Como seria possível erradicar o trabalho infantil no Brasil?

É um problema complexo e que envolve uma série de questões. Não é só o Ministério Público do Trabalho que atua nisso, mas uma conjunção de vários órgãos que a gente chama de rede de proteção dos direitos da criança. Eles se unem para atuar, sendo cada um dentro da sua área de atribuição. Uma das grandes questões que temos atualmente e que precisa ser combatido são os mitos do trabalho infantil. Infelizmente, boa parcela da população ainda considera que isso é uma coisa boa e ajuda a criança.
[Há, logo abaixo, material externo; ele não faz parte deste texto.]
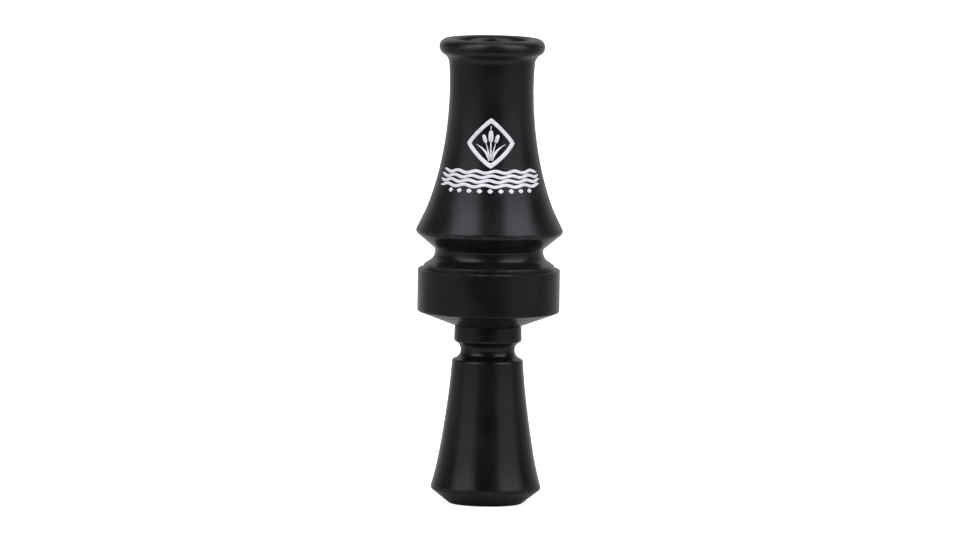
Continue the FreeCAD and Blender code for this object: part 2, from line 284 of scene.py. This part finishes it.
def add_top_light():
    """A weak soft light straight above, as wide as it is high."""
    light = bpy.data.lights.new("top_light", "AREA")
    light.size = TOP_LIGHT_SIZE
    light.energy = math.pi * TOP_LIGHT_SIZE**2 * TOP_LIGHT_RADIANCE
    lamp = bpy.data.objects.new("top_light", light)
    lamp.location = (0, 0, TOP_LIGHT_HEIGHT)
    lamp.visible_camera = False
    bpy.context.collection.objects.link(lamp)


# ---------------------------------------------------------------- materials


class Look(Nodes):
    """One node material: a Principled shader, and helpers that add nodes to its tree.

    Textures use object coordinates in metres, so they stay with the piece when it moves.
    """

    def __init__(self, name, color, roughness, **sockets):
        self.material = bpy.data.materials.new(name)
        self.material.use_nodes = True
        super().__init__(self.material.node_tree)
        self.shader = self.tree.nodes["Principled BSDF"]
        self.shader.inputs["Base Color"].default_value = (*color, 1)
        self.shader.inputs["Roughness"].default_value = roughness
        for socket, value in sockets.items():
            self.shader.inputs[socket.replace("_", " ")].default_value = value
        self.place = self.add("ShaderNodeTexCoord").outputs["Object"]
        self.normal = None

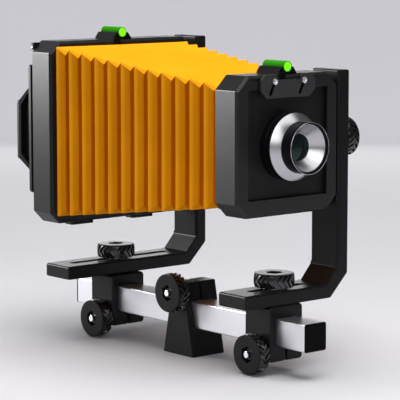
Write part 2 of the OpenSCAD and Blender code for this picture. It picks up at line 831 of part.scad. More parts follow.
module front_rise_key() { rise_key(front_pivot_y, front_upright_x); }
module rear_rise_key() { rise_key(rear_pivot_y, rear_upright_x); }
module front_tilt_bolt() { tilt_bolt(front_pivot_y, front_cx + 42 + 4.3, front_upright_x); }
module rear_tilt_bolt() {
    tilt_bolt(rear_pivot_y, rear_cx + film_open / 2 + 4.3, rear_upright_x);
}
module front_tilt_knob() { tilt_knob(front_pivot_y, front_upright_x); }
module rear_tilt_knob() { tilt_knob(rear_pivot_y, rear_upright_x); }
module front_tilt_nut() { tilt_nut(front_pivot_y, front_upright_x); }
module rear_tilt_nut() { tilt_nut(rear_pivot_y, rear_upright_x); }
module front_level_cradle() { level_cradle(front_cx, front_y, front_top); }
module rear_level_cradle() { level_cradle(rear_cx, rear_y, rear_top); }
module front_level_vial() { level_vial(front_cx, front_y, front_top); }
module rear_level_vial() { level_vial(rear_cx, rear_y, rear_top); }

mount_block();
tripod_bushing();
mount_bolt();
mount_knob();
mount_nut();
rail_tube();
rail_caps();
front_carriage();
front_clamp_bolt();
front_clamp_knob();
front_clamp_nut();
front_pivot_bolt();
front_shift_key();
front_top_knob();
front_top_nut();
front_bracket();
front_rise_key();
front_tilt_bolt();
front_tilt_knob();
front_tilt_nut();
lens_frame();
front_level_cradle();
front_level_vial();
lens_board();
board_latch();
latch_screws();
shutter_housing();
aperture_ring();
lens_barrel();
lens_funnel();
front_glass();
bellows_front_plate();
bellows();
bellows_rear_plate();
rear_carriage();
rear_clamp_bolt();
rear_clamp_knob();
rear_clamp_nut();
rear_pivot_bolt();
rear_shift_key();
rear_top_knob();
rear_top_nut();
rear_bracket();
rear_rise_key();
rear_tilt_bolt();
rear_tilt_knob();
rear_tilt_nut();
rear_frame();
rear_level_cradle();
rear_level_vial();
back_catches();
catch_pins();
back_posts();
back_springs();
back_plate();
ground_glass();
hood_walls();
hood_lid();
hood_pin();
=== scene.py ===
import json
import math

import bmesh
import bpy
from mathutils import Matrix, Vector
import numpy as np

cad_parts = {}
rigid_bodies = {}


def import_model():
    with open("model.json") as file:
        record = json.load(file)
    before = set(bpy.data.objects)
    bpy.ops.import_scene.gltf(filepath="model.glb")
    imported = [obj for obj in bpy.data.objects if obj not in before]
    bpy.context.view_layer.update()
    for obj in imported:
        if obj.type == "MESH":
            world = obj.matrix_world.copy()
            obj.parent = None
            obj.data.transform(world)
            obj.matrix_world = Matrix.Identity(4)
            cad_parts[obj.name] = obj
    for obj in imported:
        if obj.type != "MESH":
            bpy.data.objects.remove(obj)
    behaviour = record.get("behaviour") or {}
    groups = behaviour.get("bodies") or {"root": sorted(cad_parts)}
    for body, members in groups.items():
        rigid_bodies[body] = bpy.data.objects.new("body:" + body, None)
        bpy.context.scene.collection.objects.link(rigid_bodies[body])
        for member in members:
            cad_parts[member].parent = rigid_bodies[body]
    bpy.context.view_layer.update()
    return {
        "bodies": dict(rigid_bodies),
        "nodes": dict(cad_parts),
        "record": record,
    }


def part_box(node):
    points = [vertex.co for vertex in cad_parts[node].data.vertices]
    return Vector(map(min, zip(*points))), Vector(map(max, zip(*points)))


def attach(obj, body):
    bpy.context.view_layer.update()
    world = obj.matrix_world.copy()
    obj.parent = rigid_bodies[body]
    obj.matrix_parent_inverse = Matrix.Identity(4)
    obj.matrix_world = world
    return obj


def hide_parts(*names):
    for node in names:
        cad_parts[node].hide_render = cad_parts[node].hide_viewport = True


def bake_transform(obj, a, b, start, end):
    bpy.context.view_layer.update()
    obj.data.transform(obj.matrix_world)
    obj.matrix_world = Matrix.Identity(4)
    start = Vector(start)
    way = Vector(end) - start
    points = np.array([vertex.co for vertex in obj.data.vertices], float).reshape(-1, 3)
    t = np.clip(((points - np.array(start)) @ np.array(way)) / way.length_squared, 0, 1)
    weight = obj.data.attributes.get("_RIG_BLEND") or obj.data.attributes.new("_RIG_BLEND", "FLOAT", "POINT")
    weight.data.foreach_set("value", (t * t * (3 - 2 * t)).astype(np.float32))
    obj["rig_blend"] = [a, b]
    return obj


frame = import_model()

MM = 0.001
NODE_BODY = {n: b for b, ns in frame["record"]["behaviour"]["bodies"].items() for n in ns}


# ---------------------------------------------------------------- materials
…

Dizem que é melhor o menor trabalhar do que estar nas ruas ou envolvido com criminalidade. Muitas vezes a sociedade passa a tolerar e até incentivar o trabalho infantil. Nós temos atuado de forma repreensiva, mas também tentando sensibilizar e orientar de maneira pedagógica para lutar contra esses mitos que violam os direitos humanos.

Quais são as leis que protegem a criança e o adolescente do trabalho infantil?

Existe todo um ordenamento jurídico voltado para proteção. Temos a Constituição Federal que prevê a proteção integral e a questão da idade permitida para trabalhar. As convenções internacionais da OIT, em que o Brasil é signatário como a de número 138, referente a participação em representações artísticas e a de número 182, sobre as piores formas de trabalho infantil. Nós também temos o Estatuto da Criança e do Adolescente (ECA) e a própria CLT que tem artigos que tratam sobre a temática.

Como denunciar alguma forma de trabalho infantil?

Há o serviço do disque 100 e também é possível realizar a denúncia de qualquer irregularidade trabalhista por meio do site ou presencialmente no Ministério do Trabalho, além do conselho tutelar. Basta a pessoa preencher o formulário com os dados mínimos do fato e informar quem é a pessoa que está praticando a irregularidade e qual a situação que foi presenciada. Pode inclusive ser feita de forma anônima. Tudo será examinado por um procurador do trabalho.